* **Supplied material**:

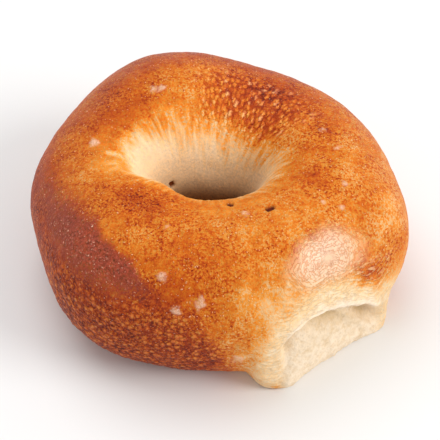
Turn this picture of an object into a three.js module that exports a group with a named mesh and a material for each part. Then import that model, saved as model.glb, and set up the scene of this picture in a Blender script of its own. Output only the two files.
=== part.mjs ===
// A plain bagel with the patch where it was pulled from its neighbour.
// Millimetres, +Z up. It rests on its flat base, and the origin is under its middle.
// Angles run round the ring in degrees: 0 is +X, 90 is +Y.
import * as THREE from 'three';

// ---- driving dimensions ----------------------------------------------------------

const RING_RADIUS = 30;        // middle of the ring to the crest of the dough
const OUTER_RADIUS = 55.5;     // middle of the ring to the waist, before the swellings
const CREST_HEIGHT = 48.5;     // before the swellings
const WAIST_HEIGHT = 24;       // the outer side is widest here
const THROAT_HEIGHT = 19;      // the hole is narrowest here
const THROAT = { halfX: 12.5, halfY: 4.6, x: -3, y: 0.3 };

// The section is four quarter curves. 2 is an ellipse's fullness, more is squarer.
const FULLNESS = { outerTop: 2.15, innerTop: 2.1, outerLow: 2.2, innerLow: 2.2 };

// The dough sagged on the tray: its round section would reach this far under the base.
const BASE_SINK = 3.2;
const BASE_EDGE = 1.6;         // half the height over which the base turns up

// Swellings and hollows: where, how wide, and what they add.
// out: to the outer radius, up: to the crest, full: to the inner wall's fullness.
const SWELLINGS = [
  { at: 114, spread: 18, out: 4.2, up: 3.3 },
  { at: 152, spread: 14, out: -1 },
  { at: 62, spread: 30, out: -3.8, up: -2.2 },
  { at: 10, spread: 18, out: -1.8 },
  { at: -17, spread: 14, out: 2.6 },
  { at: -95, spread: 22, out: -5.2 },
  { at: -135, spread: 20, out: 1.8 },
  { at: 195, spread: 12, out: -1.8 },
  { at: 172, spread: 12, out: 1.5 },
  { at: 180, spread: 15, up: -3, full: -0.7 },
  { at: 216, spread: 14, up: -0.5, full: 0.5 },
  { at: 207, spread: 7, out: -0.8 },
];

// The torn patch: an upright face across the outer side, from the base to its lip.
const TEAR = {
  at: -49,                     // the way it faces
  distance: 50.5,              // from the middle of the ring to the face
  half: 19.5,                  // half its length
  blend: 5,                    // roundness where the ring's outer side meets the face
  fullness: 7,                 // of the dough under the lip, which stands nearly square
  fullnessRuns: [12, 7],       // lengths over which the dough turns round again
  lipTop: 26.5,
  lipAt: -8,                   // the lip is highest here, along the face
  lipFalls: [0.045, 0.022],    // and falls with the square of the distance from there
  lipLow: 12,
  lipRun: 19,                  // length over which the lip rises back to the waist
  recess: 2.2,                 // depth of the crumb under the lip
  bulge: 0.3,                  // how far the crumb stands proud again at its foot
  recessRun: 3.5,
};

// The pulled corners at the two ends of the tear, which flare out at the base.
const CORNERS = [
  { at: -66.5, spread: 3.5, out: 1.8 },
  { at: -27.5, spread: 5, out: 2.2 },
];
const CORNER_HEIGHT = 13;

// The facets: steps round the ring, closer together near the tear, and round the section.
const RING_STEPS = 96;
const SECTION_STEPS = 44;
const CROWDING = 0.3;

// ---- small helpers ---------------------------------------------------------------

const DEG = Math.PI / 180;

function turn(angle) {
  return ((((angle + 180) % 360) + 360) % 360) - 180;
}

function bell(angle, at, spread) {
  return Math.exp(-0.5 * (turn(angle - at) / spread) ** 2);
}

function ease(from, to, x) {
  const t = Math.min(Math.max((x - from) / (to - from), 0), 1);
  return t * t * (3 - 2 * t);
}

function softMin(a, b, blend) {
  const share = Math.min(Math.max(0.5 + 0.5 * (a - b) / blend, 0), 1);
  return a + (b - a) * share - blend * share * (1 - share);
}

// ---- the ring, the tear and the corners ------------------------------------------

function ringAt(angle) {
  const ring = { outer: OUTER_RADIUS, crest: CREST_HEIGHT, innerTop: FULLNESS.innerTop };
  for (const { at, spread, out = 0, up = 0, full = 0 } of SWELLINGS) {
    const share = bell(angle, at, spread);
    ring.outer += out * share;
    ring.crest += up * share;
    ring.innerTop += full * share;
  }
  return ring;
}

function tearAt(angle) {
  const swing = Math.min(Math.max(turn(angle - TEAR.at), -60), 60) * DEG;
  const along = TEAR.distance * Math.tan(swing);
  const off = Math.abs(along) - TEAR.half;
  const lipFall = TEAR.lipFalls[along < TEAR.lipAt ? 0 : 1];
  const fullnessRun = TEAR.fullnessRuns[along < 0 ? 0 : 1];
  return {
    reach: TEAR.distance / Math.cos(swing),
    lip: Math.max(TEAR.lipLow, TEAR.lipTop - lipFall * (along - TEAR.lipAt) ** 2),
    lipShare: 1 - ease(-4, TEAR.lipRun - 4, off),
    squareShare: 1 - ease(-1, fullnessRun - 1, off),
    faceShare: 1 - ease(0.5 - TEAR.recessRun, 0.5, off),
  };
}

function cornerFlare(angle, height) {
  const low = Math.max(1 - height / CORNER_HEIGHT, 0) ** 2;
  let flare = 0;
  for (const { at, spread, out } of CORNERS) {
    flare += out * bell(angle, at, spread) * low;
  }
  return flare;
}

function onBase(height) {
  if (height < -BASE_EDGE) return 0;
  if (height > BASE_EDGE) return height;
  return (height + BASE_EDGE) ** 2 / (4 * BASE_EDGE);
}

// ---- one point of the crust ------------------------------------------------------

// A quarter of a section: how far out and how far up its curve is, from 0 to 1.
function quarter(turned, fullness) {
  const across = Math.abs(Math.cos(turned));
  const up = Math.abs(Math.sin(turned));
  const size = (across ** fullness + up ** fullness) ** (-1 / fullness);
  return { across: across * size, up: up * size };
}

// angle runs round the ring, and turned round the section: 0 faces out, 90 up, 180 in.
function crustPoint(angle, turned) {
  const ring = ringAt(angle);
  const tear = tearAt(angle);
  const outside = Math.cos(turned * DEG) >= 0;
  const upper = Math.sin(turned * DEG) >= 0;
  const aim = new THREE.Vector2(Math.cos(angle * DEG), Math.sin(angle * DEG));
  const crest = aim.clone().multiplyScalar(RING_RADIUS);

  const outerLow = FULLNESS.outerLow + (TEAR.fullness - FULLNESS.outerLow) * tear.squareShare;
  const outerFull = upper ? FULLNESS.outerTop : outerLow;
  const innerFull = upper ? ring.innerTop : FULLNESS.innerLow;
  const { across, up } = quarter(turned * DEG, outside ? outerFull : innerFull);

  const waist = WAIST_HEIGHT + (tear.lip - WAIST_HEIGHT) * tear.lipShare;
  const widest = outside ? waist : THROAT_HEIGHT;
  const height = upper
    ? widest + (ring.crest - widest) * up
    : onBase(widest - (widest + BASE_SINK) * up);

  const side = new THREE.Vector2();
  if (outside) {
    let outer = softMin(ring.outer, tear.reach, TEAR.blend);
    if (!upper) {
      const below = tear.lip - height;
      const torn = tear.faceShare * ease(0, 3, below);
      const recess = TEAR.recess - (TEAR.recess + TEAR.bulge) * ease(3, 16, below);
      outer += (cornerFlare(angle, height) - recess * torn) * across;
    }
    side.copy(aim).multiplyScalar(outer);
  } else {
    side.set(THROAT.x + THROAT.halfX * aim.x, THROAT.y + THROAT.halfY * aim.y);
  }
  const place = crest.lerp(side, across);
  return [place.x, place.y, height];
}

// ---- the solid -------------------------------------------------------------------

function ringAngle(step) {
  const even = (step / RING_STEPS) * 360;
  return TEAR.at + even - (CROWDING * Math.sin(even * DEG)) / DEG;
}

function bagelGeometry() {
  const points = [];
  const faces = [];
  const id = (i, j) => (i % RING_STEPS) * SECTION_STEPS + (j % SECTION_STEPS);
  for (let i = 0; i < RING_STEPS; i++) {
    for (let j = 0; j < SECTION_STEPS; j++) {
      points.push(...crustPoint(ringAngle(i), (j / SECTION_STEPS) * 360));
      faces.push(id(i, j), id(i + 1, j), id(i + 1, j + 1));
      faces.push(id(i, j), id(i + 1, j + 1), id(i, j + 1));
    }
  }
  const geometry = new THREE.BufferGeometry();
  geometry.setAttribute('position', new THREE.Float32BufferAttribute(points, 3));
  geometry.setIndex(faces);
  geometry.computeBoundingBox();
  const middle = geometry.boundingBox.getCenter(new THREE.Vector3());
  geometry.translate(-middle.x, -middle.y, 0);
  geometry.computeVertexNormals();
  return geometry;
}

function crustMaterial() {
  return new THREE.MeshStandardMaterial({ color: 0xd08742, roughness: 0.5, metalness: 0 });
}

const bagel = new THREE.Mesh(bagelGeometry(), crustMaterial());
bagel.name = 'bagel';

const group = new THREE.Group();
group.add(bagel);

export default group;
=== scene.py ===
"""A plain bagel with the torn patch where it was pulled from its neighbour.

Run as a script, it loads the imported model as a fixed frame, builds the crust over it and
sets a small studio round it. The shape code works in millimetres and degrees, and the
finished shape is put into the frame, which is in metres. A ring angle is measured round the
bagel, from +X towards +Y. A section angle is measured round the cut dough: 0 at the outer
side, 90 at the crest, 180 at the narrowest place of the hole and 270 at the base.
"""

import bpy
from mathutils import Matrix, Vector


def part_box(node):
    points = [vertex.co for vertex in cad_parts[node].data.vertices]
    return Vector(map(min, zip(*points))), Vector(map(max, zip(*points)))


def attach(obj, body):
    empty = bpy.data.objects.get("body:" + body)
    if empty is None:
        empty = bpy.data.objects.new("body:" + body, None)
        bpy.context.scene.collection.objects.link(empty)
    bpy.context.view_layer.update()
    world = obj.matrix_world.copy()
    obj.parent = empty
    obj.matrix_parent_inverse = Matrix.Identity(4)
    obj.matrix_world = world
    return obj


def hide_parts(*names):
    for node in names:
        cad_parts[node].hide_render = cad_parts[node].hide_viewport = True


bl_info = {
    "name": "Plain bagel",
    "version": (1, 0, 0),
    "blender": (4, 5, 0),
    "location": "3D View > Sidebar > Bagel",
    "description": "A plain bagel with a torn patch, and a small studio to show it in",
    "category": "Object",
}

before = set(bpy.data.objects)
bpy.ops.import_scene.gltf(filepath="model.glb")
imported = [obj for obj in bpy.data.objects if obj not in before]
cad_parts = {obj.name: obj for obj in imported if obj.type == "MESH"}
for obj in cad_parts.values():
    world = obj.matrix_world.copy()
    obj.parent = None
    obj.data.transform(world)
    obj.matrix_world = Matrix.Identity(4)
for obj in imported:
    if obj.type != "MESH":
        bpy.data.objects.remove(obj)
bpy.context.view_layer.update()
BAGEL_LOW, BAGEL_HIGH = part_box("bagel")

import math

import bpy
import numpy as np
from bpy.props import FloatProperty, FloatVectorProperty, PointerProperty
from mathutils import Vector, noise

MM = 0.001
# Allows for rounding where an exact 0 is meant.
TINY = 1e-9
BASE_MIDDLE = Vector((
    (BAGEL_LOW.x + BAGEL_HIGH.x) / 2.0, (BAGEL_LOW.y + BAGEL_HIGH.y) / 2.0, BAGEL_LOW.z,
))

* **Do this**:
Return exactly, please, the lines of the material from the first one down to and including the line where "---- driving dimensions" appears.

* **Expected answer**:
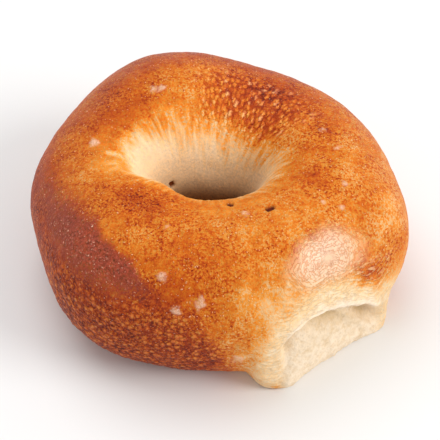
Turn this picture of an object into a three.js module that exports a group with a named mesh and a material for each part. Then import that model, saved as model.glb, and set up the scene of this picture in a Blender script of its own. Output only the two files.
=== part.mjs ===
// A plain bagel with the patch where it was pulled from its neighbour.
// Millimetres, +Z up. It rests on its flat base, and the origin is under its middle.
// Angles run round the ring in degrees: 0 is +X, 90 is +Y.
import * as THREE from 'three';

// ---- driving dimensions ----------------------------------------------------------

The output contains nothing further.